-- GIVEN DATA --
=====

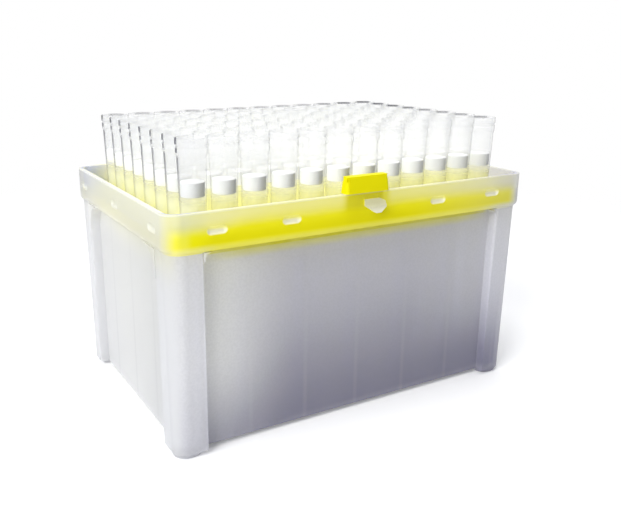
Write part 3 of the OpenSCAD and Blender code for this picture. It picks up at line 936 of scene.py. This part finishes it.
def column(name, skin, at_x, finish, node):
    """Eight copies of a skin down one column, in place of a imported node."""
    build = bmesh.new()
    for y in row_y:
        before = len(build.verts)
        build.from_mesh(skin)
        build.verts.ensure_lookup_table()
        bmesh.ops.translate(build, verts=build.verts[before:], vec=(at_x, y, 0.0))
    mesh = bpy.data.meshes.new(name)
    build.to_mesh(mesh)
    build.free()
    mesh.materials.append(finish)
    piece = bpy.data.objects.new(name, mesh)
    bpy.context.scene.collection.objects.link(piece)
    even = piece.modifiers.new("even_shading", "WEIGHTED_NORMAL")
    even.keep_sharp = True
    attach(piece, "root")
    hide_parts(node)
    piece.visible_shadow = False


for tips_node, plugs_node in zip(columns, plugs):
    number = tips_node[-2:]
    at_x = column_x[tips_node]
    column("clear_tips_" + number, tip_skin, at_x, tip_finish, tips_node)
    column("filter_plugs_" + number, plug_skin, at_x, plug_finish, plugs_node)
print("columns", len(columns), "of", ROWS)

# %% [markdown]
# ## Base and plate
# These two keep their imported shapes, which have all the edges and radii that show, and only
# get their finishes.

# %% Dress the base and the plate
for name, finish in (("rack_base", base_finish), ("tip_plate", plate_finish)):
    nodes[name].data.materials.clear()
    nodes[name].data.materials.append(finish)
    print(name, "wears", finish.name)

# %% [markdown]
# ## Floor
# A plain pale sheet, marked as stage so that it isn't taken for a part of the box. Far from
# A plain pale sheet. Far from the box it thins out into the white of the room, so that no
# horizon shows.

# %% Lay the floor
FLOOR_HALF = 3.0
FLOOR_TINT = rgb(0.95, 0.95, 0.95)
THINNING = (0.03, 0.13)

sheet = bpy.data.meshes.new("floor")
build = bmesh.new()
bmesh.ops.create_grid(build, x_segments=1, y_segments=1, size=FLOOR_HALF)
build.to_mesh(sheet)
build.free()
floor = bpy.data.objects.new("floor", sheet)
bpy.context.scene.collection.objects.link(floor)
pale = Finish("floor")
x, y, z = pale.parts(pale.spot())
far = pale.ramp(x * x + y * y, *THINNING)
paper = pale.node("ShaderNodeBsdfDiffuse", {}, {"Color": FLOOR_TINT})
open_room = pale.node("ShaderNodeBsdfTransparent", {}, {"Color": CLEAR})
sheet.materials.append(pale.finish(pale.mixed(far, paper, open_room)))

# %% [markdown]
# ## Seeing through many walls
# A look across the rack passes up to a dozen tips, each with four surfaces, so a ray has to
# be allowed well over that many clear surfaces before it gives up. Colours are kept as they
# are, with no film look on top.

# %% Light settings
CLEAR_SURFACES = 160

scene = bpy.context.scene
scene.cycles.transparent_max_bounces = CLEAR_SURFACES
scene.view_settings.view_transform = "Standard"
scene.view_settings.look = "None"
print("clear surfaces allowed", scene.cycles.transparent_max_bounces)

=====

Exactly as they appear, please write out the lines from the opening of the listing above down to the line containing "piece.visible_shadow = False", with both end lines included.

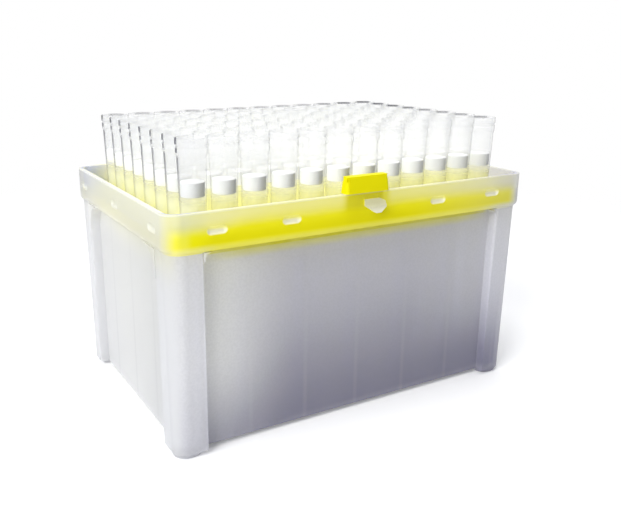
Write part 3 of the OpenSCAD and Blender code for this picture. It picks up at line 936 of scene.py. This part finishes it.
def column(name, skin, at_x, finish, node):
    """Eight copies of a skin down one column, in place of a imported node."""
    build = bmesh.new()
    for y in row_y:
        before = len(build.verts)
        build.from_mesh(skin)
        build.verts.ensure_lookup_table()
        bmesh.ops.translate(build, verts=build.verts[before:], vec=(at_x, y, 0.0))
    mesh = bpy.data.meshes.new(name)
    build.to_mesh(mesh)
    build.free()
    mesh.materials.append(finish)
    piece = bpy.data.objects.new(name, mesh)
    bpy.context.scene.collection.objects.link(piece)
    even = piece.modifiers.new("even_shading", "WEIGHTED_NORMAL")
    even.keep_sharp = True
    attach(piece, "root")
    hide_parts(node)
    piece.visible_shadow = False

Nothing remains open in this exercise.